Em meio a maior crise hídrica dos últimos 91 anos, o Brasil iniciou o 4º trimestre de 2021 com pouco mais de 3,1 mil termelétricas em operação, segundo dados da ANEEL (Agência Nacional de Energia Elétrica). Tratam-se de usinas mais caras, poluentes e que têm o seu custo de funcionamento repassado ao consumidor final.
Dados do ONS (Operador Nacional do Sistema Elétrico) mostram ainda que o país nunca gerou tanta eletricidade em centrais termelétricas como em agosto deste ano. De acordo com o último boletim, foram 14.143 GWh produzidos no período – um aumento de 12% em relação ao auge da última crise hídrica, em 2015.
Somente na última semana, duas novas termelétricas foram inauguradas nas cidades do Rio de Janeiro (RJ) e de Boa Vista (RR). No município carioca, foi colocada em operação a UTE GNA I – a segunda maior usina térmica do país, com 1.338 MW de capacidade instalada e que teve investimentos de R$ 5 bilhões para a sua construção.
Já em Roraima, houve a inauguração da Usina Termelétrica Jaguatirica II e que, segundo o Governo Federal, vai agregar 141 MW ao sistema elétrico estadual. Os investimentos previstos na construção do empreendimento foram da ordem de R$ 1,9 bilhão.
De acordo com Gustavo Tegon, co-fundador da Esfera Solar, o Brasil deveria investir menos em usinas poluentes e focar mais esforços em incentivos para geração de energias renováveis, principalmente a solar. “Falar da geração de energia, que não seja renovável nos dias de hoje é um retrocesso. O Brasil, com toda a possibilidade que tem, seja ela para a solar ou eólica, não deveria estar se preocupando em conter uma crise hídrica acionando as usinas termelétricas”, disse.

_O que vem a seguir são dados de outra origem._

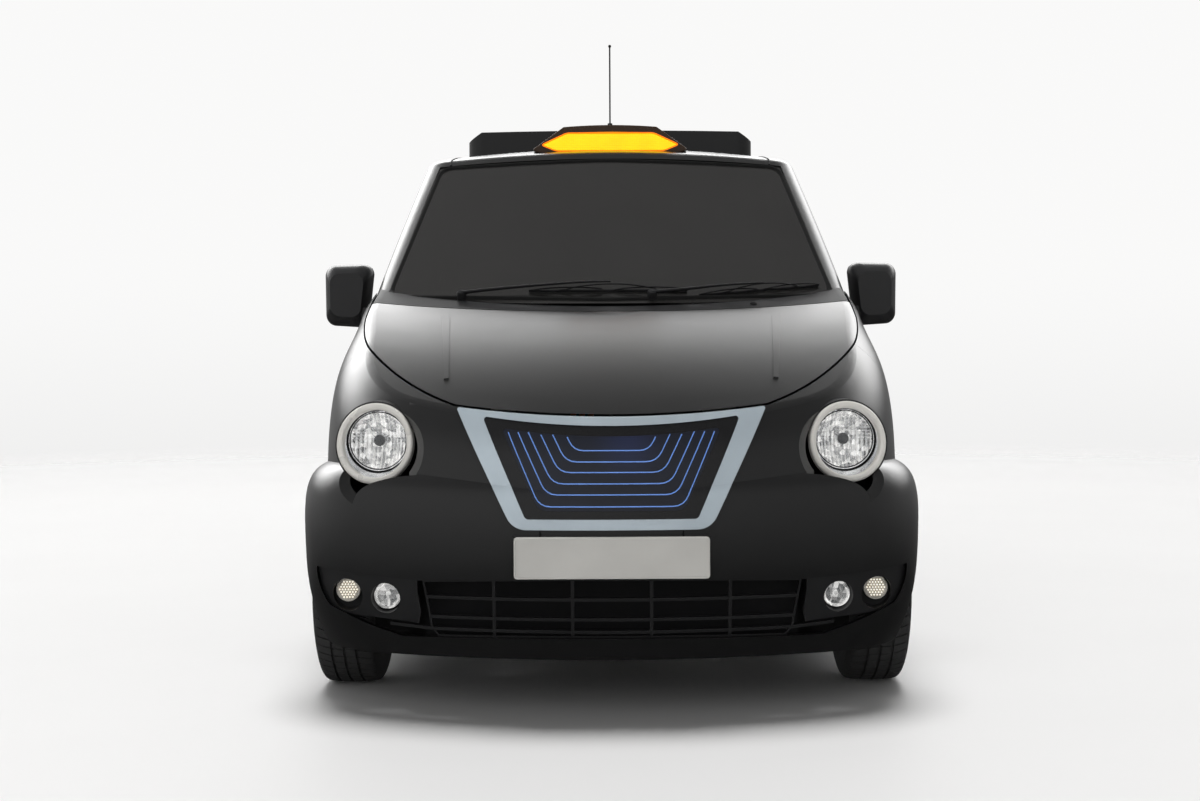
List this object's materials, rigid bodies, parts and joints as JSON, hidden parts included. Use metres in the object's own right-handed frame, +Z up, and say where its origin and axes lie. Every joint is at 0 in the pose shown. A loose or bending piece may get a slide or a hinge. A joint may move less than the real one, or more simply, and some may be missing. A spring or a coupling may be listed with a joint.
{
  "type": "taxi cab",
  "caption": "Tall one-box taxi van with a round-lamp nose, framed grille, lit roof sign, hinged front doors, bonnet and tailgate, steered front wheels.",
  "frame": {"origin": "on the ground under the centre of the body's box", "axes": "+Z up, nose towards -Y, +X to the vehicle's left"},
  "size_m": [1.9836, 4.3998, 2.2179],
  "materials": {
    "body_paint": "satin",
    "grille_trim": "satin metallic",
    "black_trim": "fine grain",
    "gloss_black": "polished",
    "bezel": "satin silver",
    "reflector": "polished",
    "clear_lens": "clear",
    "tinted_glass": "tinted",
    "red_lens": "moulded",
    "sign_lens": "lit, finely ribbed",
    "plate_white": "reflective",
    "plate_yellow": "reflective",
    "tyre": "moulded tread",
    "alloy": "painted silver",
    "steel": "plain",
    "casting": "as cast",
    "cabin_plastic": "grained",
    "seat_cloth": "woven",
    "hard_cover": "plain"
  },
  "bodies": {
    "root": {"front_fascia": "body_paint", "front_wings": "body_paint", "cowl_panel": "black_trim", "grille_frame": "grille_trim", "grille_bezel": "gloss_black", "grille_panel": "gloss_black", "bumper_pods": "black_trim", "radiator": "casting", "lower_grille": "black_trim", "headlamp_rims": "bezel", "headlamp_lenses": "clear_lens", "headlamp_reflectors": "reflector", "bumper_lamps": "clear_lens", "front_plate": "plate_white", "body_side_left": "body_paint", "body_side_right": "body_paint", "roof_panel": "body_paint", "glass_roof": "gloss_black", "rear_bumper": "body_paint", "tail_lamps": "red_lens", "sliding_doors": "body_paint", "side_glass": "tinted_glass", "windscreen": "tinted_glass", "roof_sign": "gloss_black", "roof_sign_lens": "sign_lens", "antenna": "black_trim", "wipers": "black_trim", "front_struts": "steel", "wheelhouses": "hard_cover", "floor_pan": "steel", "front_subframe": "casting", "rear_suspension": "steel", "motor": "casting", "battery_pack": "hard_cover", "dashboard": "cabin_plastic", "driver_seat": "seat_cloth", "rear_seats": "seat_cloth", "partition": "clear_lens"},
    "bonnet": {"bonnet": "body_paint"},
    "front_door_left": {"front_door_left": "body_paint", "front_door_glass_left": "tinted_glass", "door_mirror_left": "black_trim"},
    "front_door_right": {"front_door_right": "body_paint", "front_door_glass_right": "tinted_glass", "door_mirror_right": "black_trim"},
    "tailgate": {"tailgate": "body_paint", "tailgate_glass": "tinted_glass", "rear_plate": "plate_yellow"},
    "steering_wheel": {"steering_wheel": "cabin_plastic"},
    "knuckle_left": {"knuckle_left": "casting"},
    "knuckle_right": {"knuckle_right": "casting"},
    "wheel_front_left": {"tyre_front_left": "tyre", "rim_front_left": "alloy"},
    "wheel_front_right": {"tyre_front_right": "tyre", "rim_front_right": "alloy"},
    "wheel_rear_left": {"tyre_rear_left": "tyre", "rim_rear_left": "alloy"},
    "wheel_rear_right": {"tyre_rear_right": "tyre", "rim_rear_right": "alloy"}
  },
  "joints": [
    {"name": "bonnet_hinge", "type": "hinge", "parent": "root", "child": "bonnet", "pos_m": [0, -1.21, 1.182], "axis": [-1, 0, 0], "range_deg": [0, 50]},
    {"name": "front_door_left_hinge", "type": "hinge", "parent": "root", "child": "front_door_left", "pos_m": [0.851, -1.05, 0.8], "axis": [0, 0, -1], "range_deg": [0, 65]},
    {"name": "front_door_right_hinge", "type": "hinge", "parent": "root", "child": "front_door_right", "pos_m": [-0.851, -1.05, 0.8], "axis": [0, 0, 1], "range_deg": [0, 65]},
    {"name": "tailgate_hinge", "type": "hinge", "parent": "root", "child": "tailgate", "pos_m": [0, 1.989, 1.816], "axis": [1, 0, 0], "range_deg": [0, 80]},
    {"name": "steer_left", "type": "hinge", "parent": "root", "child": "knuckle_left", "pos_m": [0.71, -1.455, 0.311], "axis": [-0.1792, 0, 0.9838], "range_deg": [-45, 45]},
    {"name": "steer_right", "type": "hinge", "parent": "root", "child": "knuckle_right", "pos_m": [-0.71, -1.455, 0.311], "axis": [0.1792, 0, 0.9838], "range_deg": [-45, 45]},
    {"name": "steering_wheel_turn", "type": "hinge", "parent": "root", "child": "steering_wheel", "pos_m": [-0.37, -0.64, 1.015], "axis": [0, 0.8944, 0.4472], "range_deg": [-540, 540]},
    {"name": "wheel_front_left_spin", "type": "hinge", "parent": "knuckle_left", "child": "wheel_front_left", "pos_m": [0.79, -1.455, 0.311], "axis": [1, 0, 0], "continuous": true},
    {"name": "wheel_front_right_spin", "type": "hinge", "parent": "knuckle_right", "child": "wheel_front_right", "pos_m": [-0.79, -1.455, 0.311], "axis": [1, 0, 0], "continuous": true},
    {"name": "wheel_rear_left_spin", "type": "hinge", "parent": "root", "child": "wheel_rear_left", "pos_m": [0.74, 1.27, 0.311], "axis": [1, 0, 0], "continuous": true},
    {"name": "wheel_rear_right_spin", "type": "hinge", "parent": "root", "child": "wheel_rear_right", "pos_m": [-0.74, 1.27, 0.311], "axis": [1, 0, 0], "continuous": true}
  ],
  "couplings": [
    {"joint": "steer_right", "follows": "steer_left", "ratio": 1},
    {"joint": "steering_wheel_turn", "follows": "steer_left", "ratio": 12}
  ]
}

Segundo ele, países de todo mundo já estão se movimentando em prol da transição energética. “Países como a China, por exemplo, estão se rejeitando a importar carvão para suprir a alta demanda de energia e cada vez mais forçando os próprios governantes a fazerem um apelo pelas renováveis”, comentou.
Cobranças ao Governo
No fim de setembro, mais de cem grandes empresas assinaram uma carta aberta cobrando maior participação do Governo Federal em questões relacionadas ao meio ambiente. O documento pede mais protagonismo do país contra o desmatamento e a emissão de gases de efeito estufa, além de investimentos em energias renováveis.

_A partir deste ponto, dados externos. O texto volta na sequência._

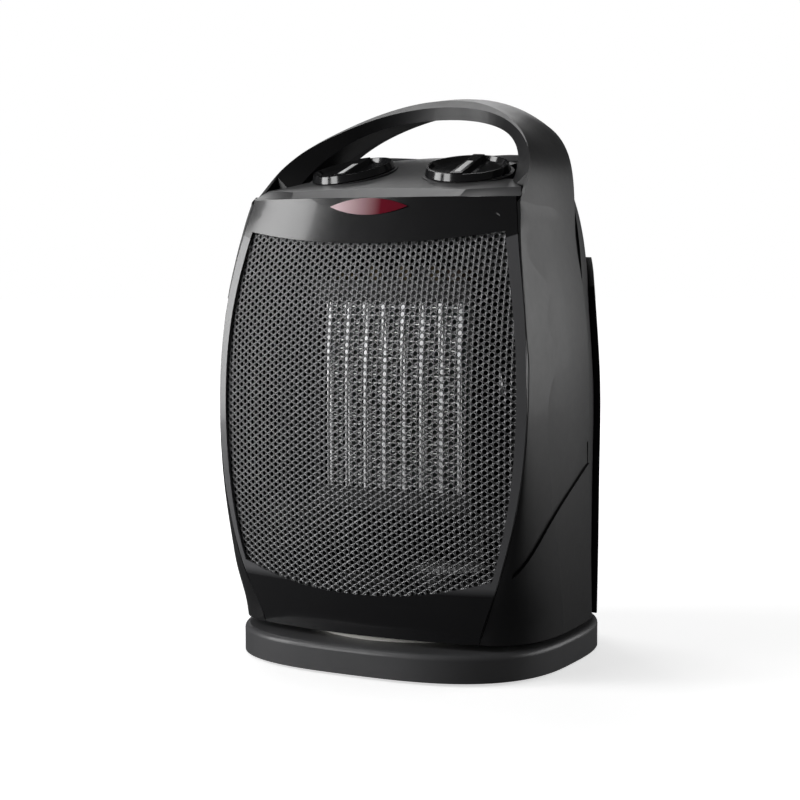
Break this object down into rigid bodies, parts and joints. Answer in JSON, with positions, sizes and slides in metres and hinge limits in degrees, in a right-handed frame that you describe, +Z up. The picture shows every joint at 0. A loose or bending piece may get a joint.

A preocupação com as ações da União foi, por exemplo, nesta segunda-feira (04), um dos principais tópicos do “Shell Talks: Impulsionando o Progresso” – um evento organizado pela Shell com o intuito de debater o futuro do setor energético.
André Araujo, presidente da empresa, disse que o Brasil precisa urgentemente adotar medidas sustentáveis e apresentar novidades ao mundo na Conferência Climática da ONU (Organizações das Nações Unidas), que acontece em Glasgow, no Reino Unido, em novembro deste ano.

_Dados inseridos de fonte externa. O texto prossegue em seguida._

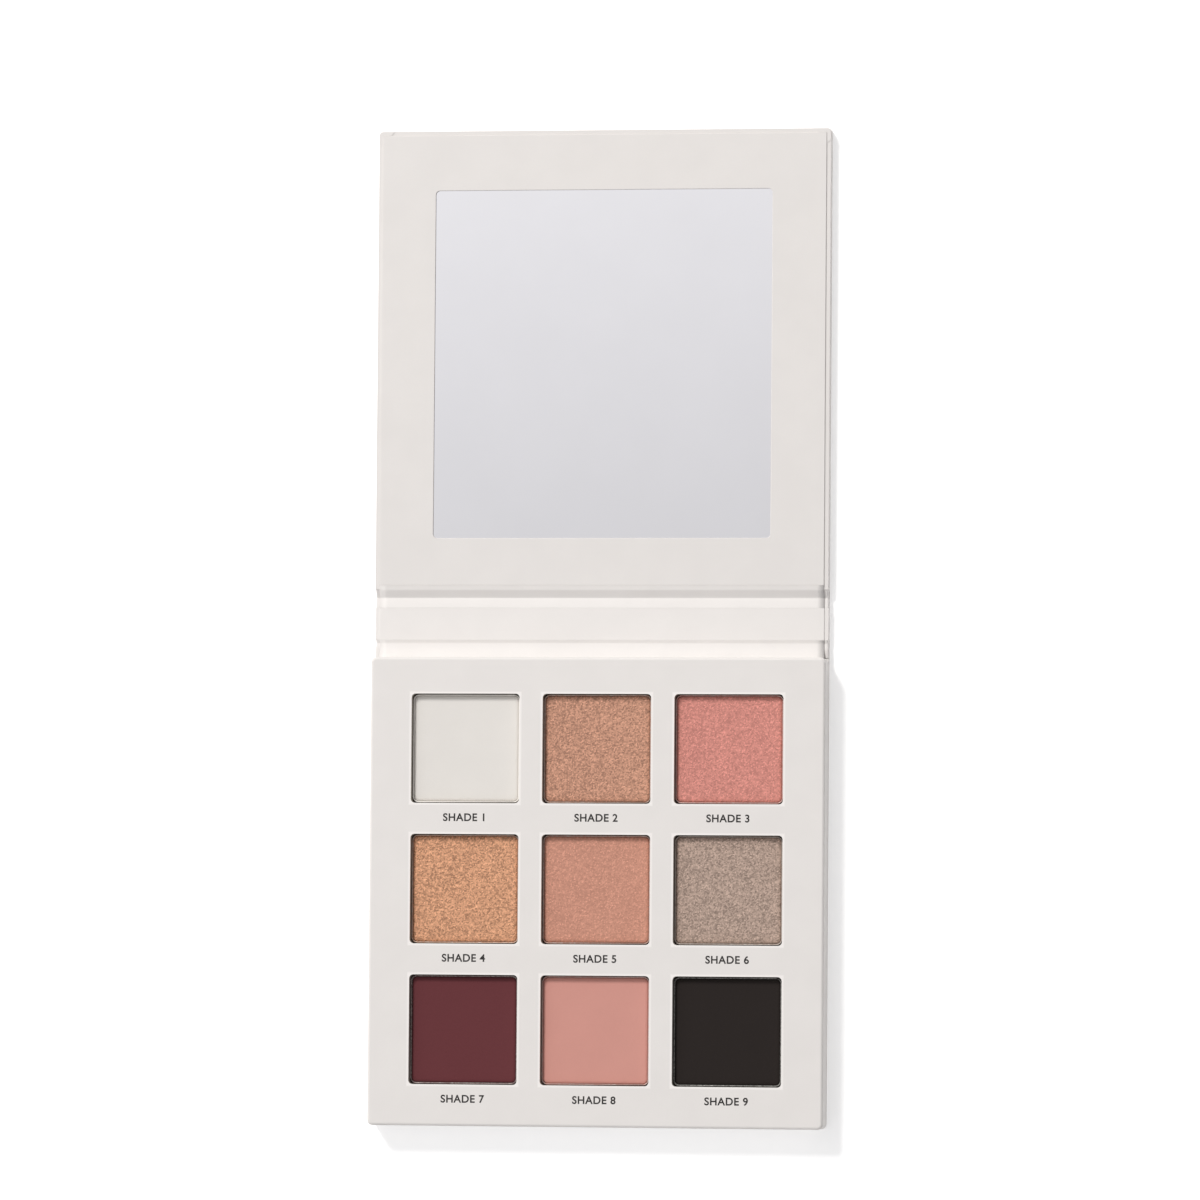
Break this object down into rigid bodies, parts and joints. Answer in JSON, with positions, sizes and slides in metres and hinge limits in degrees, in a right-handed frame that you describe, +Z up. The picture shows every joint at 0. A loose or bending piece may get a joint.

“O Brasil precisa ter um papel de liderança (no que diz respeito à transição energética e descarbonização de carbono) e não um papel reativo. O país tem muitas oportunidades e tem que liderar esse diálogo, porque, em Glasgow, o que vamos ter é, provavelmente, o fechamento do livro de regras do Acordo de Paris”, disse ele.
A fala do executivo ocorreu durante um dos seis painéis virtuais que foram organizados pela petroleira e que tinha como principal objetivo debater soluções de transição energética e setores com difícil descarbonização.
O painel também contou com a participação de importantes nomes do mercado, como dos presidentes da SAP Brasil, Adriana Aroulho, e da Suzano, Walter Schalka, além do vice-presidente executivo de Relações Institucionais e Comunicação da Vale, Luiz Eduardo Osorio. Todos defenderam a ideia de que o Governo Federal precisa investir em políticas de transição energética por meio de energias renováveis, como a fonte solar.
Futuro mais poluente
Com a construção de novas usinas, as termelétricas à base de combustíveis fósseis devem aumentar a participação na matriz de energia elétrica brasileira de 17,7% para 23,1% nos próximos três anos. Enquanto isso, a participação das hidrelétricas deve cair de 72,5% para 64,4%, mesmo com a construção de novas centrais.
Como resultado, a matriz brasileira, frequentemente elogiada por explorar fontes renováveis, deve aumentar a sua dependência de recursos não-renováveis e mais poluentes, como petróleo e gás.
Os dados constam em um estudo divulgado ainda no começo do ano pelo IPEA (Instituto de Pesquisa Econômica Aplicada). Com o agravamento da crise hídrica ao longo do ano e o acionamento mais intenso de centrais térmicas por parte do Governo Federal para garantir o abastecimento de energia, o crescimento da fonte termelétrica na matriz energética pode aumentar.